Reproduce, please, only the lines from the first line below to the line containing "return mesh", inclusive.

━━━━

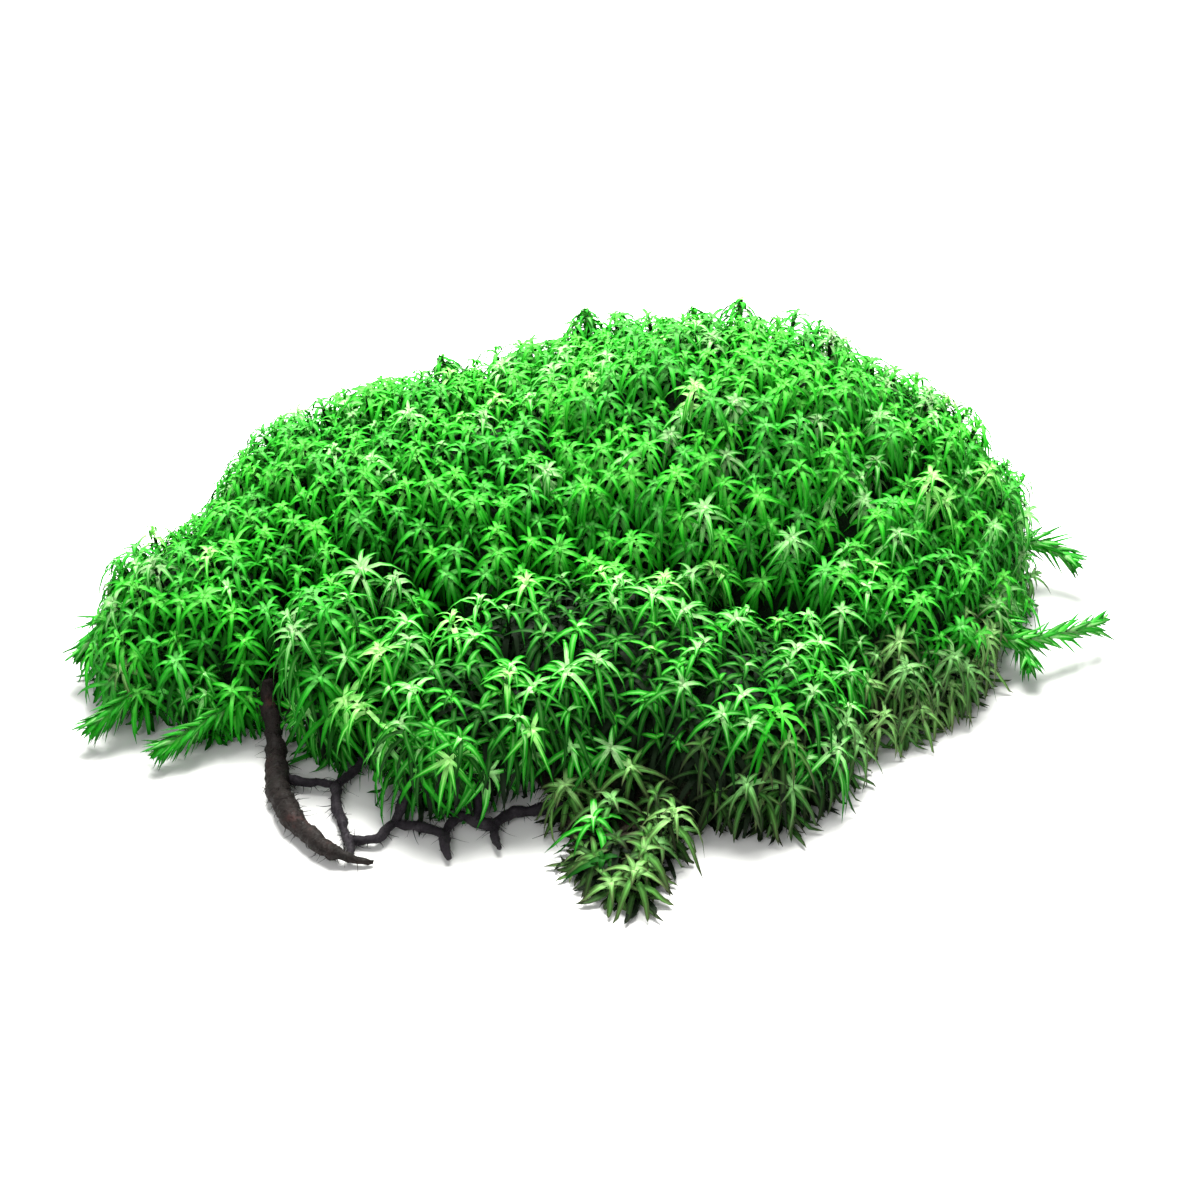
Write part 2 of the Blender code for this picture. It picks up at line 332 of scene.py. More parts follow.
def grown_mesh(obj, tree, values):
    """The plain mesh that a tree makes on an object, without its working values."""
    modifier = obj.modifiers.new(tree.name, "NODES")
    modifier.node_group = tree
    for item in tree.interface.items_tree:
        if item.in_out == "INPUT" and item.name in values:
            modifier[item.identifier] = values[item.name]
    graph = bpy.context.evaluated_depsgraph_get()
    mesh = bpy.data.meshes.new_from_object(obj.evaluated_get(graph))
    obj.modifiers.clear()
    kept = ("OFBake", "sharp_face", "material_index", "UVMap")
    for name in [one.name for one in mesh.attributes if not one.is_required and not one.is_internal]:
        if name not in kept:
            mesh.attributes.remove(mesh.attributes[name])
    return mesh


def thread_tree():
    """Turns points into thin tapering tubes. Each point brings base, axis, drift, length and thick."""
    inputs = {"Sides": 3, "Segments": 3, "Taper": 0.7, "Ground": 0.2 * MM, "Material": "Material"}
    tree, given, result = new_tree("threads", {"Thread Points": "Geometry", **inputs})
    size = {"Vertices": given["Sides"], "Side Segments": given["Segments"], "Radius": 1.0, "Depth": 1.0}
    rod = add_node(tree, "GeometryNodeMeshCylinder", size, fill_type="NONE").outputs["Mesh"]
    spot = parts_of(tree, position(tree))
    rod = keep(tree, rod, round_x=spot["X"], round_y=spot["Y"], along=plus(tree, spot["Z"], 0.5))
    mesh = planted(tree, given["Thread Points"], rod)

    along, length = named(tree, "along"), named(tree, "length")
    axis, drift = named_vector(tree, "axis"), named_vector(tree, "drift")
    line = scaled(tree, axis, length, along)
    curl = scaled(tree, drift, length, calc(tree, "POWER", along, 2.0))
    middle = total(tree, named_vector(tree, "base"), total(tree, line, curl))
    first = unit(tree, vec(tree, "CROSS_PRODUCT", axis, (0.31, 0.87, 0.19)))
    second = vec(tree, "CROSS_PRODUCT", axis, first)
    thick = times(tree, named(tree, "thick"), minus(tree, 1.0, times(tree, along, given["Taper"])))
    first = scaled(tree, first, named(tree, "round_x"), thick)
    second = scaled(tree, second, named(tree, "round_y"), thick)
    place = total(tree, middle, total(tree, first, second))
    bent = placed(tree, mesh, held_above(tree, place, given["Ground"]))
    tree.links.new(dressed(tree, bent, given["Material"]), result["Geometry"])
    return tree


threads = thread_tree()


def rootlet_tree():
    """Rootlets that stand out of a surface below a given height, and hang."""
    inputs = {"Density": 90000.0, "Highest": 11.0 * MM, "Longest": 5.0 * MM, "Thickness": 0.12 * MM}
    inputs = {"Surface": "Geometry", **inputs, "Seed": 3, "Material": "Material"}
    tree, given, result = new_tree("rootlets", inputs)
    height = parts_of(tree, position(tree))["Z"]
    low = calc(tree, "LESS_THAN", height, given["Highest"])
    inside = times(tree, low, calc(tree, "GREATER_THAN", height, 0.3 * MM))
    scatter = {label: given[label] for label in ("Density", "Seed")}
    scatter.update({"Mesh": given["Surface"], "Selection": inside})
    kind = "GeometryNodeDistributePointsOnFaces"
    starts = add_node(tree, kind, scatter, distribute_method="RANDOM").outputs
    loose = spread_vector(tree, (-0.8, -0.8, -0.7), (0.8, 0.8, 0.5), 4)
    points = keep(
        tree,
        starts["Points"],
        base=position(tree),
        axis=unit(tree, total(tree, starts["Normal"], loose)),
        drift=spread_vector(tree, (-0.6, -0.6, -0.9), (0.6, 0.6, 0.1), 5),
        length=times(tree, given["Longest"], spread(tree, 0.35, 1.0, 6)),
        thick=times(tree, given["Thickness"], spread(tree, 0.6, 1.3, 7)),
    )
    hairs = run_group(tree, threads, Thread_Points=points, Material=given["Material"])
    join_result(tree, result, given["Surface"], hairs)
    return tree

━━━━

* Full output:
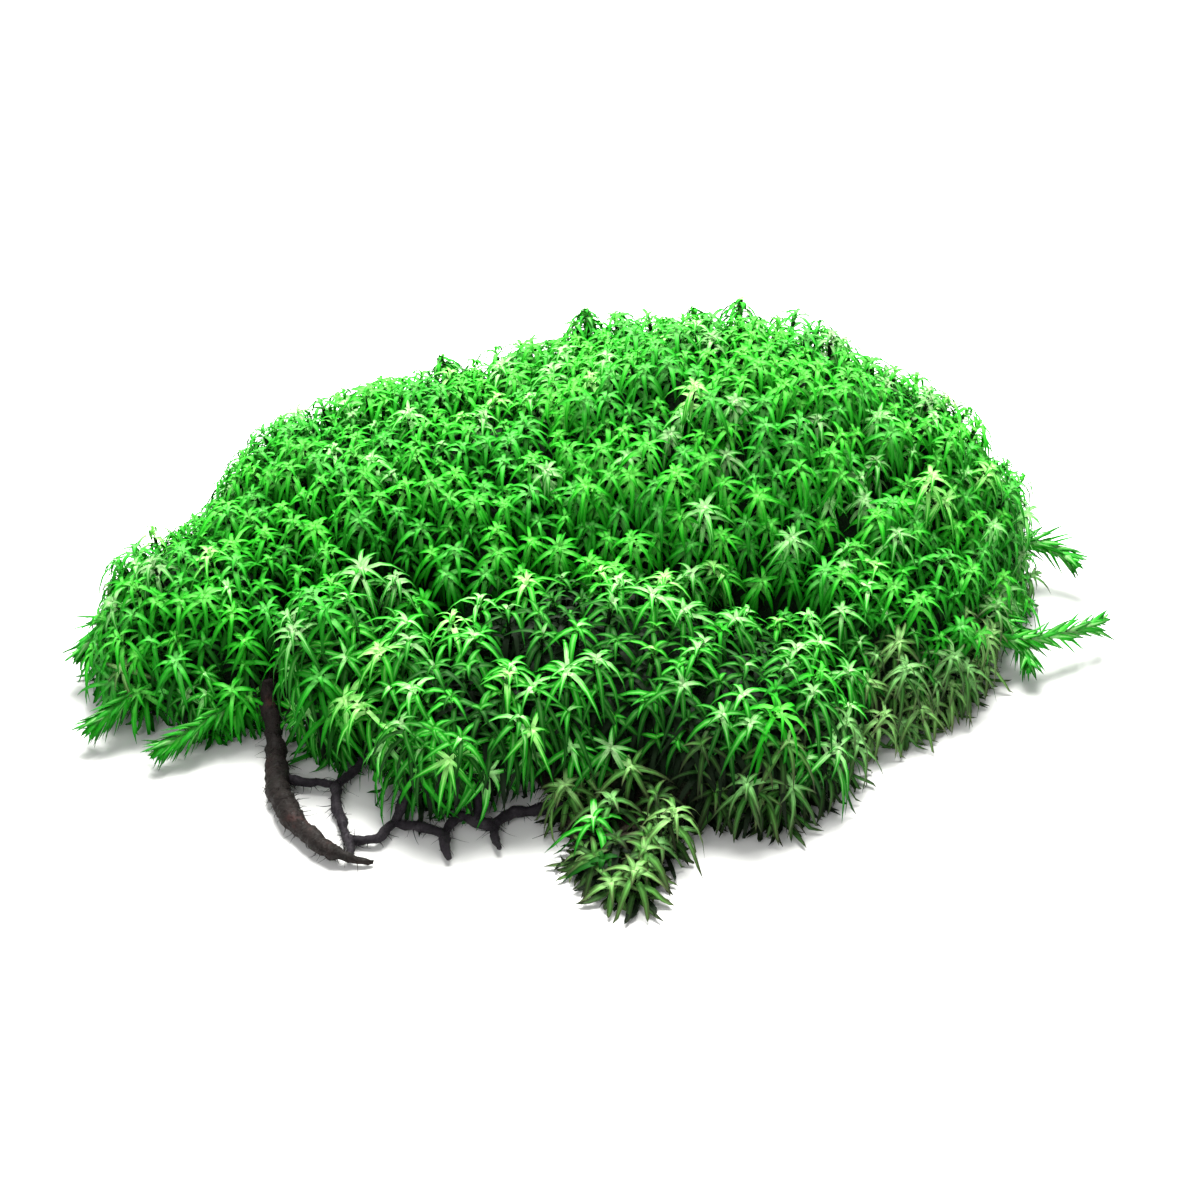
Write part 2 of the Blender code for this picture. It picks up at line 332 of scene.py. More parts follow.
def grown_mesh(obj, tree, values):
    """The plain mesh that a tree makes on an object, without its working values."""
    modifier = obj.modifiers.new(tree.name, "NODES")
    modifier.node_group = tree
    for item in tree.interface.items_tree:
        if item.in_out == "INPUT" and item.name in values:
            modifier[item.identifier] = values[item.name]
    graph = bpy.context.evaluated_depsgraph_get()
    mesh = bpy.data.meshes.new_from_object(obj.evaluated_get(graph))
    obj.modifiers.clear()
    kept = ("OFBake", "sharp_face", "material_index", "UVMap")
    for name in [one.name for one in mesh.attributes if not one.is_required and not one.is_internal]:
        if name not in kept:
            mesh.attributes.remove(mesh.attributes[name])
    return mesh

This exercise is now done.